Había un vado, contaron algunos
pescadores. Un paso de tres leguas y media: diecisiete kilómetros que la
marea baja descubría durante unas horas hasta la altura del pecho de un
hombre. Echándole hígados al asunto, entre dos mareas podía intentarse
cruzar de noche por ahí; con el peligro de que si quienes lo hicieran se
retrasaban o quedaban atrapados en el fango, los pillaría la creciente y
se ahogarían todos. Pero, como se decía entonces, no se pescaban peces a
bragas enjutas; así que el maestre de campo Mondragón, un correoso
veterano de los tiempos de Carlos V, las campañas de Italia, Túnez y
Alemania, dispuso una fuerza de 2.500 españoles de los tercios viejos,
reforzados por valones y tudescos. Luego los hizo formar en la playa al
atardecer, y llamándolos «compañeros míos» -funesto halago que al
soldado español siempre le anunciaba escabechina segura- largó un
discurso con tres argumentos básicos: que él iba a ir delante dando
ejemplo, que si no cruzaban rápido y en silencio se ahogarían todos, y
que una vez al otro lado no iban a dejar un puto hereje vivo.
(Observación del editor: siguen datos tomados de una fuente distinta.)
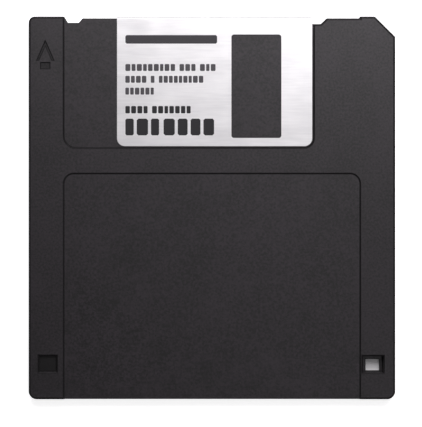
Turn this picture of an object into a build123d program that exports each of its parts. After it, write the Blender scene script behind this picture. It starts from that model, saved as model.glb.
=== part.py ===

Luego le
dijo al capellán que diera a todos la absolución preventiva, por si las
moscas. Y mientras la tropa se persignaba y blasfemaba por lo bajini, el
maestre de campo se quitó la botas y se metió el primero en el agua.
La
verdad es que fue admirable. Imaginen a dos mil quinientos tíos, la
mayor parte morenos y bajitos -había entre ellos muchos arcabuceros
vascos, por cierto-, protestando de todo, agarrados unos a otros para
que no se los llevara el agua, con la marea por el pecho, llevando en
alto los saquetes de pólvora, el pedernal y las mechas en la punta de
picas y arcabuces. Diecisiete kilómetros de noche, chapoteando a
oscuras, mojados hasta la barba, heridos los pies descalzos en las
piedras y cascajos, fatigados por lo pegadizo del fango. Sintiendo subir
poco a poco la marea mientras se preguntaban qué puñetas estaban
haciendo allí, de noche y a remojo, en vez de estar pidiendo limosna
como señores en la puerta de una iglesia de Talavera, Hernani o Sevilla.
Pero hubo suerte: sólo se ahogaron nueve. Los menos altos.
Y
ahora imaginen la escena. La mala hostia con que esas criaturas llegaron
a la orilla. Esa luz gris y sucia del amanecer. Esos holandeses e
ingleses que de pronto ven asomar a dos millares y medio de homicidas
barbudos, sucios de barro, con ojos de locos y unas ganas desaforadas de
quitarse el frío degollando a mansalva. Y claro. Por mucho que
corrieron hacia sus embarcaciones, no les dio tiempo a todos. A pirarse.
He buscado cantidades exactas: Fernández Duro habla de dos mil palmados
y Bentivoglio se limita a decir «mataron muchos». La cifra más creíble
son 800 holandeses e ingleses pasados por la piedra, entre los
acuchillados y los que se ahogaron intentando salvarse. Y oigan. Parece
un resultado más bien sangriento para cuartos de final. Tampoco estaba
allí Manolo el del bombo, ni Iker Casillas con arcabuz. Pero qué quieren
que les diga. Eran otras ligas. Eran otros tiempos.